For some reason, neither of the evtchn default memory allocations are freed,
but it's not clear why d1 shut down to being with.  Stefano - any ideas?

Andrew Cooper (4):
  xen/dmalloc: Introduce dmalloc() APIs
  xen/evtchn: Switch to dmalloc
  xen/domctl: Introduce fault_ttl
  tools/misc: Test for fault injection

 tools/misc/.gitignore       |  1 +
 tools/misc/Makefile         |  5 ++++
 tools/misc/xen-fault-ttl.c  | 56 +++++++++++++++++++++++++++++++++++++++++++++
 xen/common/Makefile         |  1 +
 xen/common/dmalloc.c        | 25 ++++++++++++++++++++
 xen/common/domain.c         | 14 ++++++++++--
 xen/common/event_channel.c  | 14 ++++++------
 xen/include/public/domctl.h |  1 +
 xen/include/xen/dmalloc.h   | 29 +++++++++++++++++++++++
 xen/include/xen/sched.h     |  3 +++
 10 files changed, 140 insertions(+), 9 deletions(-)
 create mode 100644 tools/misc/xen-fault-ttl.c
 create mode 100644 xen/common/dmalloc.c
 create mode 100644 xen/include/xen/dmalloc.h

-- 
2.11.0


Re: [PATCH 0/4] xen: domain-tracked allocations, and fault injection
Posted by Julien Grall 1 year, 3 months ago
Hi Andrew,

On 23/12/2020 16:34, Andrew Cooper wrote:
> This was not the christmas hacking project that I was planning to do, but it
> has had some exciting results.
> 
> After some discussion on an earlier thread, Tamas has successfully got fuzzing
> of Xen working via kfx, and this series is a prototype for providing better
> testing infrastructure.
> 
> And to prove a point, this series has already found a memory leak in ARM's
> dom0less smoke test.

You mention this series recently on the ML. So I decided to give a try 
and manage to reproduce your "memory leak".

I put it in quote because the problem is not Arm and instead your code. 
If you look at the implementation of _dzalloc() you are using 
_xmalloc().
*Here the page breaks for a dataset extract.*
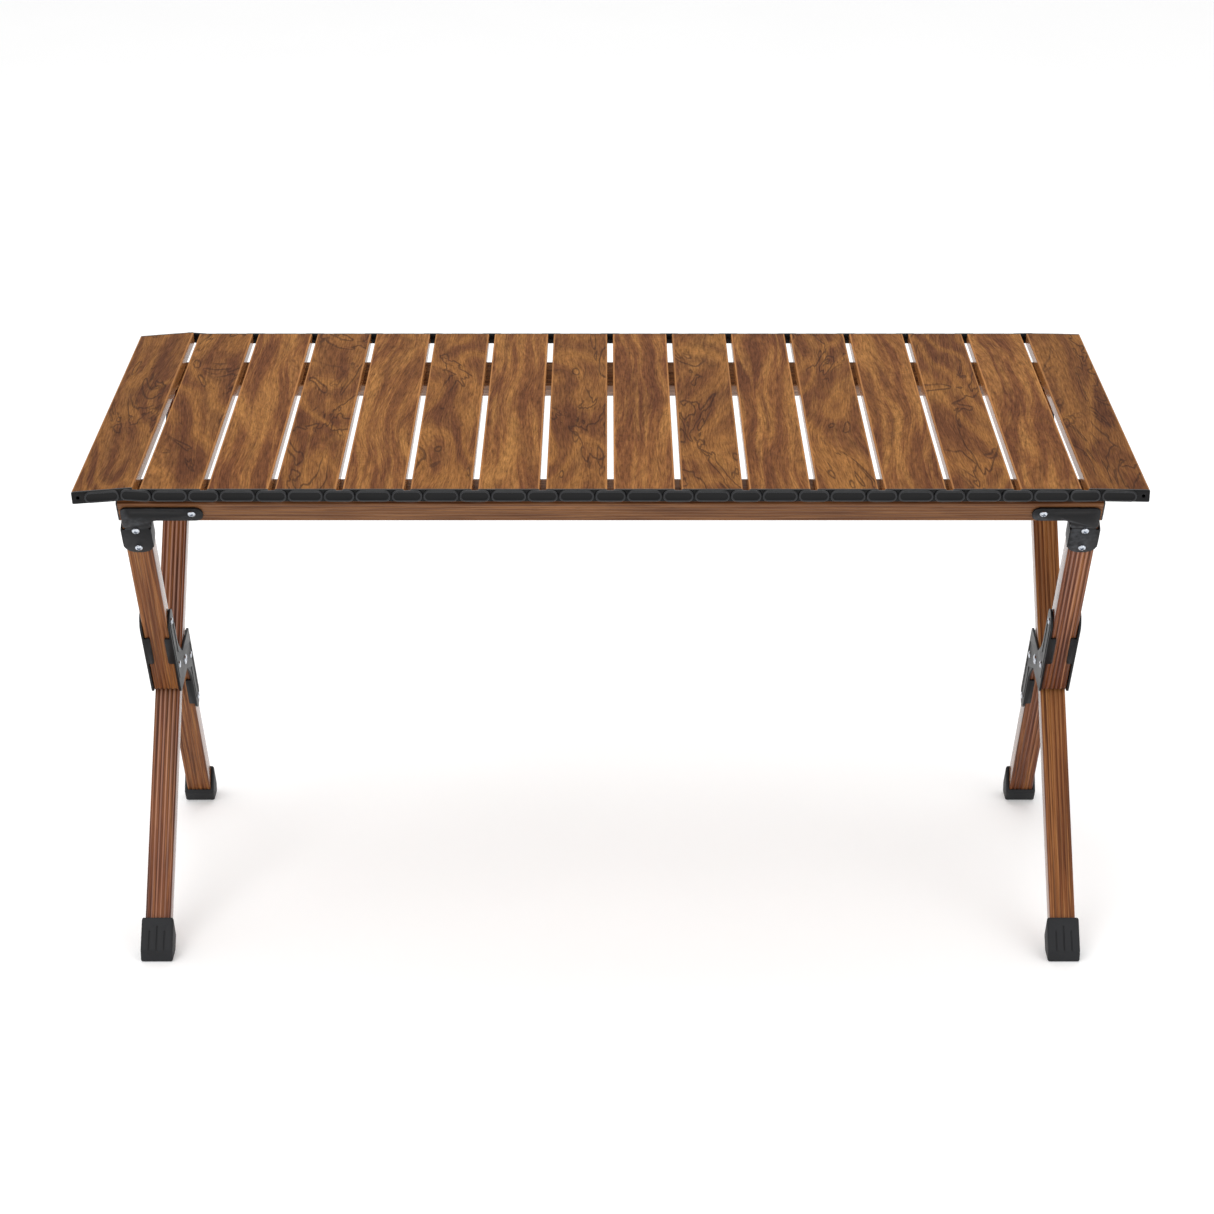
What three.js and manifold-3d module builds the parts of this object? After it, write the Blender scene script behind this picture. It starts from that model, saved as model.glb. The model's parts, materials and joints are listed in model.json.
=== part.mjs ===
// Folding picnic table with a roll-up slatted top on a hinged X frame.
// Millimetres. +X along the table, +Y to the back, +Z up, the floor at Z = 0 under the table's middle.
import * as THREE from 'three';
import { mergeVertices } from 'three/addons/utils/BufferGeometryUtils.js';
import Module from 'manifold-3d';

const wasm = await Module();
wasm.setup();

// Top: slats that run front to back, joined at their ends by short links.
const SLAT_COUNT = 16;
const SLAT_PITCH = 75;
const SLAT_WIDTH = 68;
const SLAT_THICKNESS = 14;
const SLAT_WALL = 1.6;
const TABLE_HEIGHT = 613;
const TABLE_DEPTH = 600;
const CAP_THICKNESS = 3;
const BOSS_THICKNESS = 3;
const BOSS_LENGTH = 39;
const BOSS_HEIGHT = 12.6;
const LINK_HEIGHT = 13;
const PIN_SPACING = 21;
const PIN_RADIUS = 1.7;
const PIN_HOLE_RADIUS = 2;
const PIN_LENGTH = 3.6;

// The two end slats tip a little over the ends of the rails.
const LEFT_TILT = THREE.MathUtils.degToRad(4.5);
const LEFT_PIN_RISE = 1.4;
const RIGHT_TILT = THREE.MathUtils.degToRad(1);
const RIGHT_PIN_RISE = 0.35;

// Frame: leg A runs from the front rail down to the back feet in two offset halves,
// leg B runs in one piece from the back rail down to the front feet, between the halves of A.
const PIVOT_HEIGHT = 288.2;
const LEAN_A = THREE.MathUtils.degToRad(33.6);
const LEAN_B = THREE.MathUtils.degToRad(39.4);
const HALF_OFFSET_A = 36.3;
const LEG_X = 538;
const LEG_WIDTH = 30;
const LEG_THICKNESS = 24;
const LEG_WALL = 1.5;
const LEG_A_INNER_END = 5.7;
const RAIL_DEPTH = 36;
const RAIL_HEIGHT = 32;
const RAIL_HALF_LENGTH = 554;
const RAIL_WALL = 1.6;
const RAIL_CAP_LID = 1.5;
const RAIL_CAP_PLUG = 8;
const GAP = 0.3;

// Joint plates, their pivot rivet and its bush.
const PLATE_THICKNESS = 2.5;
const PLATE_GAP = 0.5;
const PLATE_TAB_THICKNESS = 2;
const PLATE_TAB_REACH = 7;
const RIVET_RADIUS = 3.9;
const RIVET_HEAD_RADIUS = 6.5;
const RIVET_HEAD_HEIGHT = 2;
const BUSH_RADIUS = 6;

// Corner brackets and feet.
const BRACKET_THICKNESS = 2;
const BRACKET_LONG_ARM = 79;
const BRACKET_SHORT_ARM = 63;
const BRACKET_SHOULDER = 3.4;
const BRACKET_ARM_LOW = 3.5;
const BRACKET_ARM_HEIGHT = 22.5;
const BRACKET_LEG_LENGTH = 57;
const BRACKET_WING_DEPTH = 18;
const BRACKET_CORNER = 8;
const BRACKET_WING_LOW = -48;
const BRACKET_WING_HIGH = -14;
const FOOT_WALL = 3.7;
const FOOT_OUTER_RISE = 47;
const FOOT_INNER_RISE = 16;
const FOOT_TOE_RISE = 15;
const LEG_END_IN_FOOT = 18;

const SLAT_MID_HEIGHT = TABLE_HEIGHT - SLAT_THICKNESS / 2;
const SLAT_BOTTOM = TABLE_HEIGHT - SLAT_THICKNESS;
const LINK_LENGTH = PIN_SPACING + LINK_HEIGHT;
const PIN_FROM_CENTRE = (SLAT_PITCH - PIN_SPACING) / 2;

const walnut = new THREE.Color(0x7a4a2b);
const blackSteel = new THREE.Color(0x2b2c2e);
const blackPlastic = new THREE.Color(0x1b1c1d);
const rubber = new THREE.Color(0x17181a);
const zinc = new THREE.Color(0xc9ccd0);

function finish(color, roughness, metalness) {
  return new THREE.MeshStandardMaterial({ color, roughness, metalness });
}

// --- solids -------------------------------------------------------------------------------------

function toSolid(geometry) {
  const bare = geometry.clone();
  bare.deleteAttribute('normal');
  bare.deleteAttribute('uv');
  const merged = mergeVertices(bare, 1e-4);
  const vertProperties = new Float32Array(merged.attributes.position.array);
  const triVerts = new Uint32Array(merged.index.array);
  return new wasm.Manifold(new wasm.Mesh({ numProp: 3, vertProperties, triVerts }));
}

function toGeometry(solid) {
  const mesh = solid.getMesh();
  const geometry = new THREE.BufferGeometry();
  geometry.setAttribute('position', new THREE.BufferAttribute(new Float32Array(mesh.vertProperties), 3));
  geometry.setIndex(new THREE.BufferAttribute(new Uint32Array(mesh.triVerts), 1));
  geometry.computeVertexNormals();
  return geometry;
}

function cut(base, ...cutters) {
  return cutters.reduce((solid, cutter) => solid.subtract(toSolid(cutter)), base);
}

function join(...geometries) {
  const solids = geometries.map(toSolid);
  return solids.reduce((whole, solid) => whole.add(solid));
}

// A box between two corners.
function block(x0, x1, y0, y1, z0, z1) {
  const box = new THREE.BoxGeometry(x1 - x0, y1 - y0, z1 - z0);
  return box.translate((x0 + x1) / 2, (y0 + y1) / 2, (z0 + z1) / 2);
}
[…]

So the memory is not guaranteed to be zeroed after been 
allocation.

This is breaking the expectation of the callers. What you want is using 
"_xzalloc()'.

Cheers,

-- 
Julien Grall
Re: [PATCH 0/4] xen: domain-tracked allocations, and fault injection
Posted by Stefano Stabellini 3 years, 2 months ago
On Wed, 23 Dec 2020, Andrew Cooper wrote:
> This was not the christmas hacking project that I was planning to do, but it
> has had some exciting results.
> 
> After some discussion on an earlier thread, Tamas has successfully got fuzzing
> of Xen working via kfx, and this series is a prototype for providing better
> testing infrastructure.
> 
> And to prove a point, this series has already found a memory leak in ARM's
> dom0less smoke test.
> 
> >From https://gitlab.com/xen-project/people/andyhhp/xen/-/jobs/929518792
> 
>   (XEN) *** Serial input to DOM0 (type 'CTRL-a' three times to switch input)
>   (XEN) Freed 328kB init memory.
>   (XEN) d0v0: vGICD: unhandled word write 0x000000ffffffff to ICACTIVER4
>   (XEN) d0v0: vGICD: unhandled word write 0x000000ffffffff to ICACTIVER8
>   (XEN) d0v0: vGICD: unhandled word write 0x000000ffffffff to ICACTIVER12
>   (XEN) d0v0: vGICD: unhandled word write 0x000000ffffffff to ICACTIVER16
>   (XEN) d0v0: vGICD: unhandled word write 0x000000ffffffff to ICACTIVER20
>   (XEN) d0v0: vGICD: unhandled word write 0x000000ffffffff to ICACTIVER24
>   (XEN) d0v0: vGICD: unhandled word write 0x000000ffffffff to ICACTIVER28
>   (XEN) d0v0: vGICD: unhandled word write 0x000000ffffffff to ICACTIVER32
>   (XEN) d0v0: vGICD: unhandled word write 0x000000ffffffff to ICACTIVER0
>   (XEN) physdev.c:16:d0v0 PHYSDEVOP cmd=25: not implemented
>   (XEN) physdev.c:16:d0v0 PHYSDEVOP cmd=15: not implemented
>   (XEN) physdev.c:16:d0v0 PHYSDEVOP cmd=15: not implemented
>   (XEN)
>   (XEN) ****************************************
>   (XEN) Panic on CPU 0:
>   (XEN) d1 has 2 outstanding heap allocations
>   (XEN) ****************************************
>   (XEN)
>   (XEN) Reboot in five seconds...
> 
> For some reason, neither of the evtchn default memory allocations are freed,
> but it's not clear why d1 shut down to being with.  Stefano - any ideas?

Right, this is confusing. It is not hard to believe that memory leaks
exist on the dom0less shutdown path because dom0less domains are not
really shutdown today. I imagine there could be issues.

But I don't understand why _domain_destroy gets called in the first
place for d1. Maybe a domain_create failure leads to goto fail and
_domain_destroy(). I wanted to run a test but ran out of time.